I agree with you 100% that it is not content, but customer acquisition costs (handset subsidies) that are dragging down profitability. The reason is that 3G handsets are still more expensive per feature, larger and have inferior battery life vs their 2G equivalents. Also, the real world benefits (vs what operators and equipment vendors would have us believe) of 3G vis a vis data speeds are highly questionable especially compared to the more well built out EDGE networks in many countries (I'd trade you any 3G service in HK for China Mobile EDGE in a heart beat). How to justify the higher price tag on 3G services? Offer a really great deal on the latest greatest handset (iPhone 3G, anyone?). It is not hard to guess what will happen when China Mobile tries to push the national science project TD-SCDMA on a reluctant user base.
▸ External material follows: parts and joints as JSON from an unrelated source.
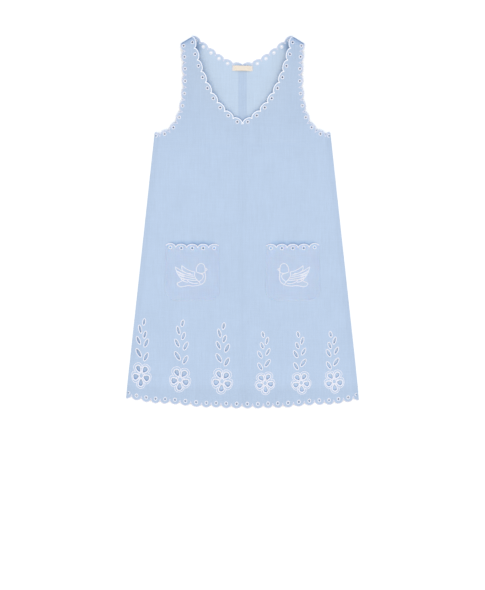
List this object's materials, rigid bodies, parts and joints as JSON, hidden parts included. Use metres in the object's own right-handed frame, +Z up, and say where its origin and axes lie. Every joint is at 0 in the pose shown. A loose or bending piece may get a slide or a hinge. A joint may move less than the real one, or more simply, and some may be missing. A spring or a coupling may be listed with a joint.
{
  "type": "mini dress",
  "caption": "Sleeveless A-line mini dress laid flat, with a V-neck, scalloped eyelet edges, cut flower stems above the hem and patch pockets with scalloped tops.",
  "frame": {"origin": "on the surface the dress lies on, under the middle of its box", "axes": "+X to the picture's right across the dress, +Y along the dress toward the neck, +Z up from the surface it lies on toward the viewer"},
  "size_m": [0.5646, 0.9005, 0.0088],
  "materials": {
    "linen_blue": "matte woven linen, pale blue",
    "label_cotton": "matte woven tape, cream"
  },
  "bodies": {
    "root": {"front": "linen_blue", "back_left": "linen_blue", "back_right": "linen_blue", "seam_edge_left": "linen_blue", "seam_edge_right": "linen_blue", "pocket_left": "linen_blue", "pocket_right": "linen_blue", "label": "label_cotton"}
  },
  "joints": []
}
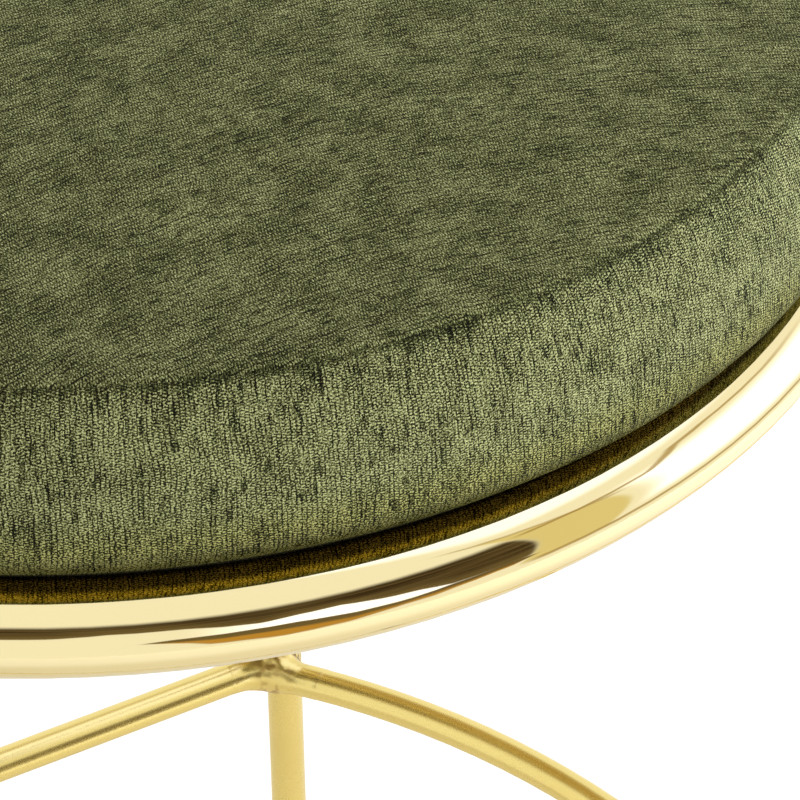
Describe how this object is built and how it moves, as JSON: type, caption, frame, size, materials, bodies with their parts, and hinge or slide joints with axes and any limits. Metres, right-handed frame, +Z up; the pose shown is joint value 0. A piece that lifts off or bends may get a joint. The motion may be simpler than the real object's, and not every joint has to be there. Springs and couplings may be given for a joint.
{
  "type": "upholstered bar stool",
  "caption": "Backless bar stool: round crowned chenille pad on a polished ring, splayed rod legs and a bent footrest hoop welded inside them.",
  "frame": {"origin": "on the floor, under the middle of the seat", "axes": "+Z up; the straight footrest bars run along X, at the front (-Y) and the rear (+Y)"},
  "size_m": [0.4848, 0.4408, 0.76],
  "materials": {
    "ring_metal": "polished pale gold plating on steel tube",
    "satin_gold": "satin gold plating on steel",
    "glide_plastic": "fine matt moulding",
    "zinc_steel": "bright zinc plating",
    "plywood": "bare birch plywood",
    "dust_cloth": "black non-woven cloth",
    "foam": "open-cell foam",
    "fibre": "bonded polyester fibre",
    "chenille": "olive green chenille with a crushed pile"
  },
  "bodies": {
    "root": {"seat_ring": "ring_metal", "leg_front_left": "satin_gold", "leg_front_right": "satin_gold", "leg_rear_left": "satin_gold", "leg_rear_right": "satin_gold", "footrest_hoop": "satin_gold", "leg_ring_welds": "satin_gold", "leg_footrest_welds": "satin_gold", "crossbar_full": "satin_gold", "crossbar_half_left": "satin_gold", "crossbar_half_right": "satin_gold", "crossbar_welds": "satin_gold", "glide_front_left": "glide_plastic", "glide_front_right": "glide_plastic", "glide_rear_left": "glide_plastic", "glide_rear_right": "glide_plastic", "seat_screws": "zinc_steel", "seat_washers": "zinc_steel", "tee_nuts": "zinc_steel", "staples": "zinc_steel", "seat_board": "plywood", "dust_cover": "dust_cloth", "foam_core": "foam", "fibre_wrap": "fibre", "seam_allowance": "chenille", "cover_band": "chenille", "cover_top": "chenille"}
  },
  "joints": []
}
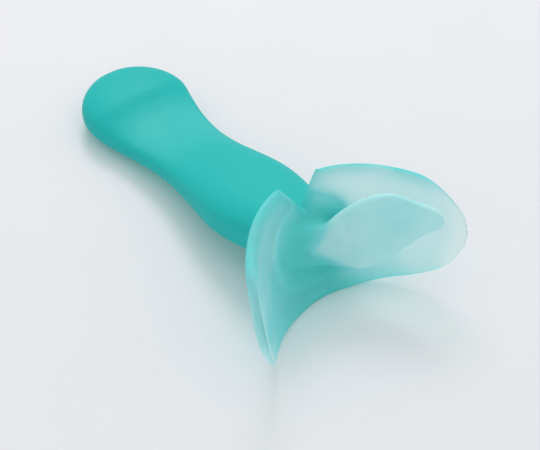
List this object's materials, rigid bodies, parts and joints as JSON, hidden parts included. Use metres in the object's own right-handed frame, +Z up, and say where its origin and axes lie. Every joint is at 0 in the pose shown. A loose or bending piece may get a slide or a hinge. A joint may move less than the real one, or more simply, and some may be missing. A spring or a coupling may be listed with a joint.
{
  "type": "cheek retractor",
  "caption": "Paddle-handled dental cheek retractor: notched curved shield with two flexible wings and a leaf-shaped inner blade, moulded in frosted silicone.",
  "frame": {"origin": "on the table, under the middle of the object's length, on its mid plane", "axes": "+X from the thumb end to the head, +Y to the side that carries the inner blade, +Z up"},
  "size_m": [0.0916, 0.049, 0.0255],
  "materials": {
    "silicone_thick": "frosted translucent turquoise silicone, saturated where it is thick, satin surface",
    "silicone_thin": "the same silicone where it is about 2 mm thin: pale, frosted, see-through"
  },
  "bodies": {
    "grip": {"thumb_rest": "silicone_thick", "handle_shank": "silicone_thick", "handle_shoulder": "silicone_thick", "neck": "silicone_thick", "shield_centre": "silicone_thin", "blade_stem": "silicone_thin", "blade_root": "silicone_thin"},
    "right_wing": {"right_wing": "silicone_thin"},
    "left_wing": {"left_wing": "silicone_thin"},
    "inner_blade": {"inner_blade": "silicone_thin"}
  },
  "joints": [
    {"name": "right_wing_flex", "type": "hinge", "parent": "grip", "child": "right_wing", "pos_m": [0.03307, 0.01, 0], "axis": [0.3261, 0, -0.9453], "range_deg": [-15, 3], "stiffness_Nm_per_rad": 0.06},
    {"name": "left_wing_flex", "type": "hinge", "parent": "grip", "child": "left_wing", "pos_m": [0.03307, -0.01, 0], "axis": [-0.3261, 0, 0.9453], "range_deg": [-15, 12], "stiffness_Nm_per_rad": 0.06},
    {"name": "blade_flex", "type": "hinge", "parent": "grip", "child": "inner_blade", "pos_m": [0.03585, 0.0056, 0], "axis": [0.3261, 0, -0.9453], "range_deg": [-2.5, 12], "stiffness_Nm_per_rad": 0.03}
  ]
}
As for the service providers, the main advantage they have is that while the operators can and will bring some of the profitable services in house, there is very little motivation to innovate within a state owned telco. Today's hot product is tomorrow's potential career limiter. The numerous outside providers allow the telcos to square the circle and profit from the market for soft porn and other "innovative" entertainment products without having to take direct responsibility for it. It is clear that the carriers know this, as the terms that they are offering are actually much more generous than those in other countries where content is a much less contentious issue. Try asking operators in HK, Singapore, Thailand, India, etc. how they treat VAS providers and you are met with a polite chuckle. The main outlier, as in most industries, is Japan, so we will exclude it from this discussion.

In short, China's operators and VAS companies are in a highly symbiotic relationship. The carriers need the data revenue that the VAS providers generate (by whatever means necessary), but periodic crackdowns will inevitably occur so as to maintain the harmonious moral high ground so to speak. Analysts and investors will write off the sector once again, VCs will flee and the cycle will start again anew.